Ana de Oliveira – But foreigners, especially the Americans, get surprised with the fact that an avant-garde movement as complex as the Tropicália arose in Brazil in sixty decade.

Gilberto Gil – Tropicália is a recent manifestation, as the Week of 22. The world is beginning to notice that Brazil has been forming itself in layers. For the first time there is an international interest in analyzing the Brazilian cultural archeology. Tropicália fits this interest well, because it discussed which extracts, popular, non-mentioned, composed the Brazilian culture.

Ana de Oliveira – What is your analysis of Tropicália’s heritage?

Gilberto Gil – Well, first of all, its heritage is in ourselves, who are still here: Caetano, I, Tom Zé, Rogério Duarte. We keep basically Tropicalistas. Our work proves it. We make use of our post-Tropicalista experience to manifest certain things that had been embryonic. Beyond our persons, a lot of Tropicalista things came up. A possibility for the avant-garde music to come out in Brazil, with Hermeto Paschoal, Egberto Gismonti, Naná Vasconcelos… There is a flow of Tropicalista elements into many works, especially into the most performatic ones.

Ana de Oliveira – Just as Tropicalismo descended from the Week of 22, certain current artistic manifestations descend from Tropicalismo.

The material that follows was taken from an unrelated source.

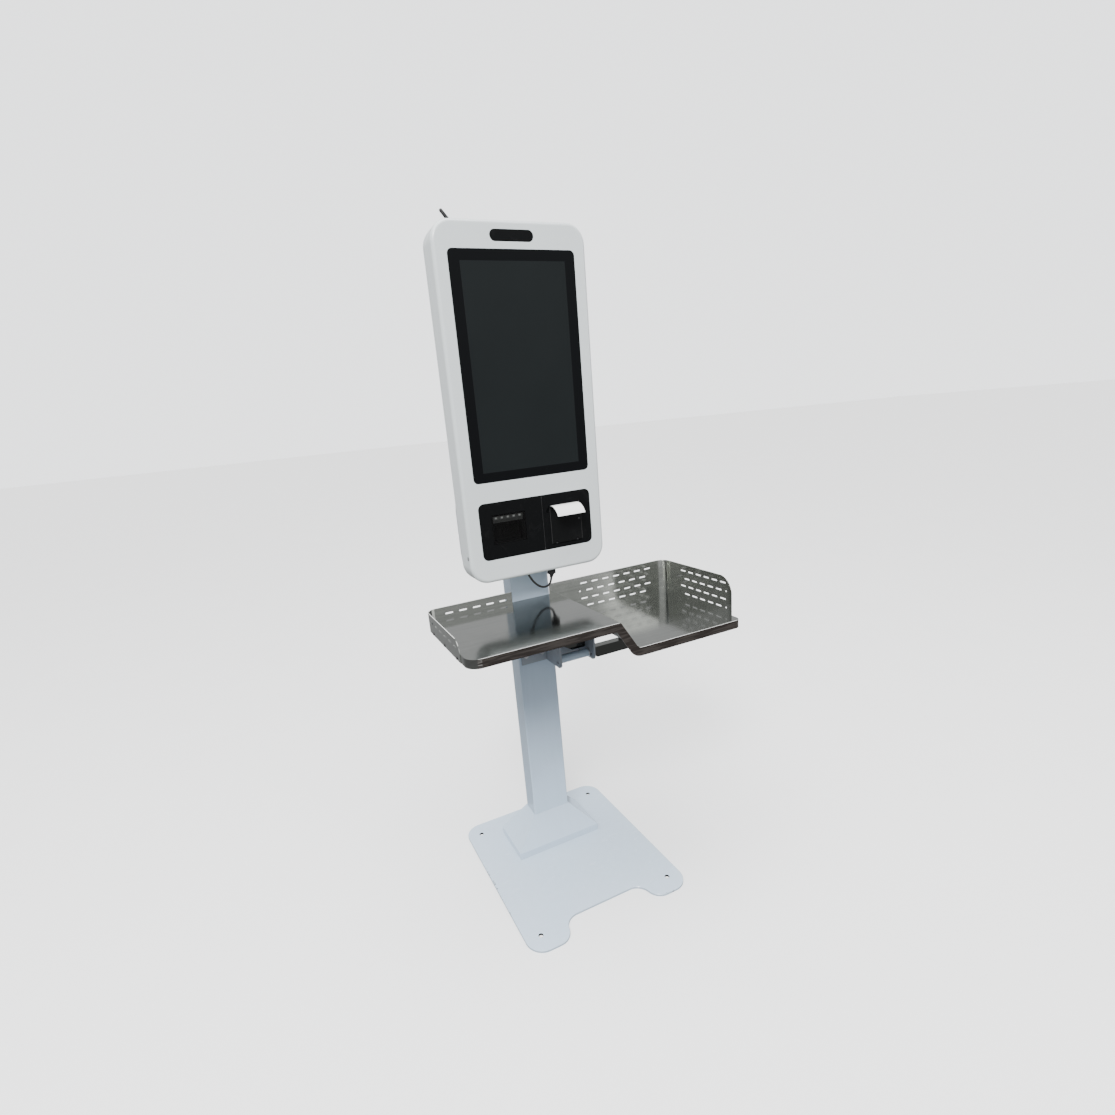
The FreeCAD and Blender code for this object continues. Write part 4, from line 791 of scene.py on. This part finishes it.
# The lead's centre line from its boot to the gland: x and z in millimetres.
LEAD_ROUTE = [(56.6, 861.0), (53.9, 846.6), (42.6, 837.3), (27.6, 837.2), (11.5, 846.6), (-4.6, 865.6),
              (-16.0, 889.7)]


class KIOSK_OT_lead(bpy.types.Operator):
    """Adds the short lead under the head, its ribbed boot and the grips of its plug."""
    bl_idname = "kiosk.lead"
    bl_label = "Lead"

    def execute(self, context):
        thick = context.scene.kiosk_sizes.lead
        plug_low, plug_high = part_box("data_plug")
        y = (plug_low.y + plug_high.y) / 2
        route = [Vector((x * mm, y, z * mm)) for x, z in LEAD_ROUTE]
        self.boot(route, plug_low.z, thick)
        data = bpy.data.curves.new("lead", "CURVE")
        data.dimensions = "3D"
        data.bevel_depth = thick / 2
        data.bevel_resolution = 6
        data.resolution_u = 16
        data.use_fill_caps = True
        spline = data.splines.new("NURBS")
        spline.points.add(len(route) - 1)
        for point, place in zip(spline.points, reversed(route)):
            point.co = (*place, 1.0)
        spline.order_u = 3
        spline.use_endpoint_u = True
        lead = bpy.data.objects.new("lead", data)
        context.scene.collection.objects.link(lead)
        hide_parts("data_cord")
        complete(lead, "cord_black", "stand")
        self.grips(plug_low, plug_high)
        return {"FINISHED"}

    def boot(self, route, top_z, thick):
        """A tapered sleeve with ribs, grown by extruding its upper face, and a collar at its top."""
        first_r, last_r, collar_r = thick / 2 + 1.1 * mm, 6.6 * mm, 7.4 * mm
        base_h, collar_h, overlap, groove = 0.8 * mm, 2.5 * mm, 1.0 * mm, 0.9 * mm
        bands = 10  # a groove and a rib in turn
        start = route[0]
        axis = (route[0] - route[1]).normalized()
        length = (top_z - collar_h - start.z) / axis.z + overlap
        boot = start_rod("lead_boot", first_r, base_h, (0, 0, base_h / 2), 28)
        pick(boot, "FACE", lambda face: face.normal.z > 0.9)
        step = (length - base_h) / bands
        radius = first_r
        for k in range(bands):
            grown = first_r + (last_r - first_r) * (k + 1) / bands
            target = grown if k % 2 else grown - groove
            bpy.ops.mesh.extrude_region_move(TRANSFORM_OT_translate={"value": (0, 0, step * 0.15)})
            bpy.ops.transform.resize(value=(target / radius, target / radius, 1))
            bpy.ops.mesh.extrude_region_move(TRANSFORM_OT_translate={"value": (0, 0, step * 0.85)})
            radius = target
        bpy.ops.object.mode_set(mode="OBJECT")
        aim(boot, start, axis)
        low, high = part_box("strain_relief")
        collar_x = (low.x + high.x) / 2 + 0.4 * mm
        collar = start_rod("boot_collar", collar_r, collar_h, (collar_x, start.y, top_z - collar_h / 2), 40)
        modify(collar, "BEVEL", width=0.6 * mm, segments=3, limit_method="ANGLE")
        whole = join("lead_boot", [boot, collar])
        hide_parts("strain_relief")
        return complete(whole, "cord_black", "stand", 40)

    def grips(self, low, high):
        """Raised finger ridges on both wide faces of the plug."""
        first, pitch, height = 4.5 * mm, 3.2 * mm, 1.5 * mm
        sunk, proud, side = 0.6 * mm, 0.7 * mm, 4.0 * mm
        model = start_block("ridge", (low.x + side, 0, 0), (high.x - side, sunk + proud, height))
        modify(model, "BEVEL", width=0.45 * mm, segments=3, limit_method="NONE")
        ridges = []
        for y in (low.y - proud, high.y - sunk):
            for k in range(4):
                ridges.append(copy_of(model))
                ridges[-1].data.transform(Matrix.Translation((0, y, low.z + first + pitch * k)))
        bpy.data.objects.remove(model)
        complete(join("plug_grips", ridges), "black_matte", "stand")


class KIOSK_OT_stage(bpy.types.Operator):
    """Adds the pale floor, the soft lights and the camera."""
    bl_idname = "kiosk.stage"
    bl_label = "Studio"

    def execute(self, context):
        deselect()
        bpy.ops.mesh.primitive_plane_add(size=120, location=(0, 0, cad_box[0].z))
        floor = settle("floor")
        coat = Finish("floor_coat", Roughness=0.62)
        tone = coat.noise(3.0, 3.0)
        coat.set("Base Color", coat.blend(tone, (0.86, 0.86, 0.86), (0.89, 0.89, 0.89)))
        floor.data.materials.append(coat.material)
        floor.visible_diffuse = False
        floor.visible_glossy = False
        self.surroundings(context, seen=2.4, low_light=0.34, high_light=1.05)
        target = (cad_box[0] + cad_box[1]) / 2
        self.lamp("key_light", (-2.2, -3.0, 4.2), target, size=1.6, power=300)
        self.lamp("fill_light", (2.8, -2.2, 1.9), target, size=2.2, power=20)
        self.ceiling(context, strength=5.0)
        self.camera(context)
        return {"FINISHED"}

    def surroundings(self, context, seen, low_light, high_light):
        """A plain room: evenly bright where it is seen directly. As light, it is dim below and brighter
        above."""
        world = bpy.data.worlds.new("studio")
        world.use_nodes = True
        room = NodeTree(world.node_tree)
        down, up = -0.35, 0.45
        height = room.split(room.node("ShaderNodeTexCoord", {}, {}, "Generated"))[2]
        light = room.node("ShaderNodeMapRange", {}, {"Value": height, "From Min": down, "From Max": up,
                                                     "To Min": low_light, "To Max": high_light})
        direct = room.node("ShaderNodeLightPath", {}, {}, "Is Camera Ray")
        level = room.node("ShaderNodeMapRange", {}, {"Value": direct, "To Min": light, "To Max": seen})
        back = room.tree.nodes["Background"]
        room.feed(back.inputs["Color"], (0.97, 0.985, 1.0))
        room.feed(back.inputs["Strength"], level)
        context.scene.world = world

    def ceiling(self, context, strength):
        """Even light from overhead, soft as from a lit ceiling."""
        data = bpy.data.lights.new("ceiling_light", "SUN")
        data.energy = strength
        data.angle = math.radians(64)
        lamp = bpy.data.objects.new("ceiling_light", data)
        lamp.location = (0, 0, 5)
        lamp.rotation_euler = (math.radians(12), math.radians(-8), 0)
        context.scene.collection.objects.link(lamp)

    def lamp(self, name, place, target, size, power):
        data = bpy.data.lights.new(name, "AREA")
        data.shape = "DISK"
        data.size = size
        data.energy = power
        lamp = bpy.data.objects.new(name, data)
        lamp.location = place
        lamp.rotation_euler = (target - Vector(place)).to_track_quat("-Z", "Y").to_euler()
        bpy.context.scene.collection.objects.link(lamp)

    def camera(self, context):
        """Stands in front of the kiosk and to its left, and looks down to the right."""
        right = Vector((0.90716, -0.409831, -0.09539))
        down = Vector((-0.191336, -0.199853, -0.960963))
        ahead = Vector((0.374769, 0.889999, -0.259714))
        place = Vector((-0.62893, -1.36957, 1.29241))
        data = bpy.data.cameras.new("camera")
        data.sensor_width = 36.0
        data.lens = 18.886
        data.shift_x = 0.02934
        data.shift_y = 0.01869
        data.clip_end = 60.0
        camera = bpy.data.objects.new("camera", data)
        turn = Matrix((right, -down, -ahead)).transposed().to_4x4()
        camera.matrix_world = Matrix.Translation(place) @ turn
        context.scene.collection.objects.link(camera)
        context.scene.camera = camera


class KIOSK_PT_panel(bpy.types.Panel):
    """Lists the kiosk's colours, sizes and steps."""
    bl_label = "Kiosk"
    bl_space_type = "VIEW_3D"
    bl_region_type = "UI"
    bl_category = "Kiosk"

    def draw(self, context):
        for group in (context.scene.kiosk_colours, context.scene.kiosk_sizes):
            box = self.layout.box()
            for key in group.__annotations__:
                box.prop(group, key)
        for step in steps:
            self.layout.operator(step.bl_idname)


steps = [KIOSK_OT_stage, KIOSK_OT_finishes, KIOSK_OT_lead, KIOSK_OT_gaskets, KIOSK_OT_tear_bar,
         KIOSK_OT_screws, KIOSK_OT_welds]


def register():
    for cls in [KioskColours, KioskSizes, *steps, KIOSK_PT_panel]:
        bpy.utils.register_class(cls)
    bpy.types.Scene.kiosk_colours = bpy.props.PointerProperty(type=KioskColours)
    bpy.types.Scene.kiosk_sizes = bpy.props.PointerProperty(type=KioskSizes)


def unregister():
    del bpy.types.Scene.kiosk_sizes
    del bpy.types.Scene.kiosk_colours
    for cls in reversed([KioskColours, KioskSizes, *steps, KIOSK_PT_panel]):
        bpy.utils.unregister_class(cls)


def main():
    register()
    for step in steps:
        group, name = step.bl_idname.split(".")
        getattr(getattr(bpy.ops, group), name)()


if __name__ == "__main__":
    main()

Gilberto Gil – Caetano calls it a developmental line. One’s hands becoming the other’s feet… The Tropicalistas’ feet laid themselves on the modernist hands. The feet of the current pop laid on the Tropicalistas’ hands. And so on, as a circus pyramids. The cultural pyramids are like that too. Tropicalismo is a stone in that pyramid. It does not matter what level it is on. But if you take away this stone, the whole pyramid falls apart. It also doesn’t make any difference whether it is on the bottom or on the top. I don’t like to point Tropicalistas. What we have are Tropicalismos dressed in other costumes, transfigured. New bodies with the same old Tropicalista soul.